No compendium of jellyfish links would be complete without a site exploring the animals’ incomparable ability to sting. Like their fellow cnidarians, jellyfish are equipped with nematocysts, specialized stinging cells that can fire a microscopic syringe to inject venom into a victim. One of the best sites to learn about these tiny, yet potent, weapons is that of the Tropical Australian Stinger Research Unit at James Cook University in Australia. Although the group’s research focuses on box jellies, true jellyfish possess similar stinging harpoons. The two species of greatest concern in Australia, due to the danger they pose for swimmers, are Chironex fleckeri (notorious as the world’s most venomous animal) and its diminutive but deadly relative Carukia barnesi, the Irukandji jellyfish.
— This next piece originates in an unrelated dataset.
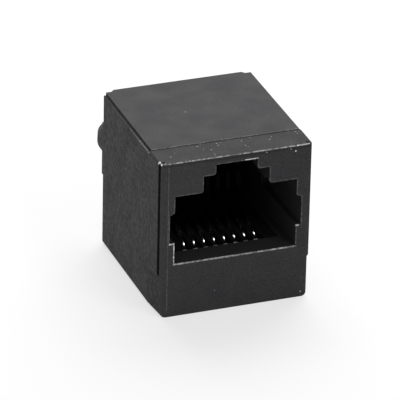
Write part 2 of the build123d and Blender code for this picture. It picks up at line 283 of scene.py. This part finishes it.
def add(tree, kind, inputs=(), **settings):
    """A new shader node with its settings, and each given input set or joined to a socket."""
    node = tree.nodes.new("ShaderNode" + kind)
    for name, value in settings.items():
        setattr(node, name, value)
    for name, value in dict(inputs).items():
        if isinstance(value, bpy.types.NodeSocket):
            tree.links.new(value, node.inputs[name])
        else:
            node.inputs[name].default_value = value
    return node


def blank_material(name):
    """A material with an empty node tree and its output node."""
    material = bpy.data.materials.new(name)
    material.use_nodes = True
    material.node_tree.nodes.clear()
    return material, material.node_tree, add(material.node_tree, "OutputMaterial")


def inside_box(tree, place, box, soft):
    """1 inside a box and 0 outside it, fading over the width soft, all in millimetres.

    The distance outside is the largest part of the vector |place - centre| - half size.
    """
    low, high = (np.array(corner) * MM for corner in box)
    centre, half = (low + high) / 2, (high - low) / 2
    offset = add(tree, "VectorMath", {0: place, 1: centre}, operation="SUBTRACT").outputs[0]
    offset = add(tree, "VectorMath", {0: offset}, operation="ABSOLUTE").outputs[0]
    offset = add(tree, "VectorMath", {0: offset, 1: half}, operation="SUBTRACT").outputs[0]
    parts = add(tree, "SeparateXYZ", {"Vector": offset}).outputs
    furthest = parts[0]
    for part in parts[1:]:
        furthest = add(tree, "Math", {0: furthest, 1: part}, operation="MAXIMUM").outputs[0]
    fade = {"Value": furthest, "From Min": soft * MM, "From Max": 0}
    return add(tree, "MapRange", fade).outputs["Result"]


def brightest(tree, place, base, spots, soft):
    """The largest of a base value and, for each spot, its strength inside its box."""
    for strength, *box in spots:
        spot = inside_box(tree, place, box, soft)
        spot = add(tree, "Math", {0: spot, 1: strength}, operation="MULTIPLY").outputs[0]
        base = add(tree, "Math", {0: base, 1: spot}, operation="MAXIMUM").outputs[0]
    return base


def moulded_grain(tree, place, facing, width):
    """Height of the grain that the mould prints, and a factor for the colour that swings with it.

    The height is fine noise of the given width, and coarser, slightly upright noise on the sides.
    The factor is 1 where the height is 0.5, and swings between 0.3 and 1.7, most on the sides.
    """
    level = add(tree, "Math", {0: facing[2]}, operation="ABSOLUTE").outputs[0]
    on_side = add(tree, "Math", {0: facing[0]}, operation="ABSOLUTE").outputs[0]
    fine = {"Vector": place, "Scale": 1 / width, "Detail": 3, "Roughness": 0.7}
    even = add(tree, "TexNoise", fine).outputs["Fac"]
    stretch = {"Vector": place, "Scale": tuple(share / width for share in SIDE_GRAIN)}
    upright = add(tree, "Mapping", stretch).outputs[0]
    coarse = {"Vector": upright, "Scale": 1, "Detail": 5, "Roughness": 0.75}
    drawn = add(tree, "TexNoise", coarse).outputs["Fac"]
    grain = add(tree, "Mix", {0: on_side, 2: even, 3: drawn}, data_type="FLOAT").outputs[0]

    flatter = {"Value": level, "To Min": 1.7, "To Max": 1.3}
    depth = add(tree, "MapRange", flatter).outputs["Result"]
    deeper = {0: on_side, 1: 2.3, 2: depth}
    depth = add(tree, "Math", deeper, operation="MULTIPLY_ADD").outputs[0]
    swing = add(tree, "Math", {0: grain, 1: 0.5}, operation="SUBTRACT").outputs[0]
    centred = {0: swing, 1: depth, 2: 0.5}
    swing = add(tree, "Math", centred, operation="MULTIPLY_ADD", use_clamp=True).outputs[0]
    factor = {"Value": swing, "To Min": 0.3, "To Max": 1.7}
    return grain, add(tree, "MapRange", factor).outputs["Result"]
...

To view some amazing video clips of the nematocysts firing, go to the menu on the left of the group’s main page and select “General Biology.”
If you find the thought of massive blooms of stinging jellyfish disturbing, it might help to think about all the marine animals that prey on them. A Web site called TED (an acronym for Technology, Entertainment, Design) offers a lecture by marine biologist Tierney Thys, entitled “Swim with the Giant Sun Fish in the Open Ocean.” Thys has understandably fallen for this fish. It’s a top predator of jellyfish and one of the strangest animals you will ever see: it resembles an enormous, swimming fish head.
People, too, eat jellyfish. The Scyphozoan Web site has a page on how and where the animals are cooked and eaten. To meet the demand for dried jellyfish, considered a delicacy in China and other Asian counties, global harvests have risen to roughly 500,000 tons per year. It’s not a case of one exploding population controlling another, however: people only go for jellyfish that belong to the order Rhizostomeae, which tend to have larger, more rigid bodies than other jellyfish. When processed they have a desirable, slightly crunchy texture. Unfortunately, though we run the risk of depleting those species, the ones responsible for the oversize blooms never make it to our plates.